- GIVEN TASK -
Reproduce exactly the section that begins at the line containing "Write the Blender Python" and ends at the line containing "SECTION_HEIGHT = BACK_DEPTH - FLATTENED_BY", both lines included; omit all other lines.

- PROVIDED DATA -

* * * * *

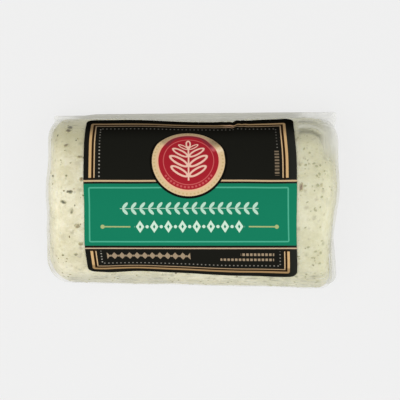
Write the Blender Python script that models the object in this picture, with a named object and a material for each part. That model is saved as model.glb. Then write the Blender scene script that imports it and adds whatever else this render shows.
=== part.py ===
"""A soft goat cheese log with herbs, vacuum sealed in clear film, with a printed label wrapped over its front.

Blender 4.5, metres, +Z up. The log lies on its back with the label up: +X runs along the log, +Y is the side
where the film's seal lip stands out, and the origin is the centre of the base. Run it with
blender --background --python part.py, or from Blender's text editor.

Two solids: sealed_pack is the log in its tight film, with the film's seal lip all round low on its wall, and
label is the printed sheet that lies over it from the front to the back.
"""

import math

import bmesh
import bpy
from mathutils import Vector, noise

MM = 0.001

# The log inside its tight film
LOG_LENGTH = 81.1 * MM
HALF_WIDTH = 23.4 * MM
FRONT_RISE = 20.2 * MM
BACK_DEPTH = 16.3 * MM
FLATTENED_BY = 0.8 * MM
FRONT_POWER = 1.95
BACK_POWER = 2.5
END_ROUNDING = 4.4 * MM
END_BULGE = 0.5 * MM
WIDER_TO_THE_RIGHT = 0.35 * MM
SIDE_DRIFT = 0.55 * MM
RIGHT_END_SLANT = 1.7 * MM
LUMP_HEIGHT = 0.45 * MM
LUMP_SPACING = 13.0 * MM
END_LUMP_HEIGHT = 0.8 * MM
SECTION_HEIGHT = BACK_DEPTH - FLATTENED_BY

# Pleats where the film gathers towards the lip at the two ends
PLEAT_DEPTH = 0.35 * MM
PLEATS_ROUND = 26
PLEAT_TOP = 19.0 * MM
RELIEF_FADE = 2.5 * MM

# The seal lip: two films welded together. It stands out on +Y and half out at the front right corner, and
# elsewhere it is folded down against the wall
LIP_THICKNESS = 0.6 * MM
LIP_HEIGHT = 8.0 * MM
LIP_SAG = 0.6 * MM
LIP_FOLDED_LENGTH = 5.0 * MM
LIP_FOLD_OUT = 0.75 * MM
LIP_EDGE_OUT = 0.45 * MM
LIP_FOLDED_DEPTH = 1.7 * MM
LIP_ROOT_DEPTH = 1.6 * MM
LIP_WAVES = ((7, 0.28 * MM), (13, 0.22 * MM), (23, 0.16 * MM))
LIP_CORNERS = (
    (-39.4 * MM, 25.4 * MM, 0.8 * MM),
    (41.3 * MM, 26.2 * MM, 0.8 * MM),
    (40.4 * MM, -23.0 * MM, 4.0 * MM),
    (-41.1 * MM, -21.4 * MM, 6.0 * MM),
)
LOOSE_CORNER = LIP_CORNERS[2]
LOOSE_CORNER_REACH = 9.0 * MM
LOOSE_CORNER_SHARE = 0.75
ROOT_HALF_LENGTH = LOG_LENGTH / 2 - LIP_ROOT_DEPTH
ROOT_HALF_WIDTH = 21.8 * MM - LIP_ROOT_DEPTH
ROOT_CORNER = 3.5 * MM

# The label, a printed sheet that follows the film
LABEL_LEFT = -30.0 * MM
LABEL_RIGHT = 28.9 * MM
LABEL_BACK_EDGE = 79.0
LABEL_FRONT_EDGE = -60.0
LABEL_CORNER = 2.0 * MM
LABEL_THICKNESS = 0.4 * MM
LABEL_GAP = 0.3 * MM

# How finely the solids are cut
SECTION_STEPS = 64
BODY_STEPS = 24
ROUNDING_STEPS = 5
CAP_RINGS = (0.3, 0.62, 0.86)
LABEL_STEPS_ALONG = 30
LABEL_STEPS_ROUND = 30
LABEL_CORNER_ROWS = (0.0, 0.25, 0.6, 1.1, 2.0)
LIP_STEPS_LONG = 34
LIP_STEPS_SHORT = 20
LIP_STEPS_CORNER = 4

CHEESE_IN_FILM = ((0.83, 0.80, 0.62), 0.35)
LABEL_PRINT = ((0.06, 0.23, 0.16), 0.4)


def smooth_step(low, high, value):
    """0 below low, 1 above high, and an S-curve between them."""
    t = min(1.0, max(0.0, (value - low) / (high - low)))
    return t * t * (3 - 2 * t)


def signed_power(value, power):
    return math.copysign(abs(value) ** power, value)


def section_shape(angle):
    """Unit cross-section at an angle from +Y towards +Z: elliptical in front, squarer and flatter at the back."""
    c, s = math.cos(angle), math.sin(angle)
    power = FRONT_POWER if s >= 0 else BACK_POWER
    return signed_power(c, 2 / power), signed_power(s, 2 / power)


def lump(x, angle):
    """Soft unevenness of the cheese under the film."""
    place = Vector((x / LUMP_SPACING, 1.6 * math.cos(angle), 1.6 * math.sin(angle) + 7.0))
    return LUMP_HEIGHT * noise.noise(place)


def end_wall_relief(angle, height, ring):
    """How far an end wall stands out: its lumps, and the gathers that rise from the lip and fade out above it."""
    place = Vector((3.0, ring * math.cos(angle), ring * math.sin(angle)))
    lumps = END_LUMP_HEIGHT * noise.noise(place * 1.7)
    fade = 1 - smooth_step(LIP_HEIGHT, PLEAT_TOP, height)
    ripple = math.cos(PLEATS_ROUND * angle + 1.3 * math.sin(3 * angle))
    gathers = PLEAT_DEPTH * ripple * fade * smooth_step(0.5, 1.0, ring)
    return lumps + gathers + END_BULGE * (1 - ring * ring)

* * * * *

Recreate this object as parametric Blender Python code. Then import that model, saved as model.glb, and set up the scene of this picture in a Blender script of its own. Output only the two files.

* * * * *

- RESPONSE TO THE EXERCISE -
Write the Blender Python script that models the object in this picture, with a named object and a material for each part. That model is saved as model.glb. Then write the Blender scene script that imports it and adds whatever else this render shows.
=== part.py ===
"""A soft goat cheese log with herbs, vacuum sealed in clear film, with a printed label wrapped over its front.

Blender 4.5, metres, +Z up. The log lies on its back with the label up: +X runs along the log, +Y is the side
where the film's seal lip stands out, and the origin is the centre of the base. Run it with
blender --background --python part.py, or from Blender's text editor.

Two solids: sealed_pack is the log in its tight film, with the film's seal lip all round low on its wall, and
label is the printed sheet that lies over it from the front to the back.
"""

import math

import bmesh
import bpy
from mathutils import Vector, noise

MM = 0.001

# The log inside its tight film
LOG_LENGTH = 81.1 * MM
HALF_WIDTH = 23.4 * MM
FRONT_RISE = 20.2 * MM
BACK_DEPTH = 16.3 * MM
FLATTENED_BY = 0.8 * MM
FRONT_POWER = 1.95
BACK_POWER = 2.5
END_ROUNDING = 4.4 * MM
END_BULGE = 0.5 * MM
WIDER_TO_THE_RIGHT = 0.35 * MM
SIDE_DRIFT = 0.55 * MM
RIGHT_END_SLANT = 1.7 * MM
LUMP_HEIGHT = 0.45 * MM
LUMP_SPACING = 13.0 * MM
END_LUMP_HEIGHT = 0.8 * MM
SECTION_HEIGHT = BACK_DEPTH - FLATTENED_BY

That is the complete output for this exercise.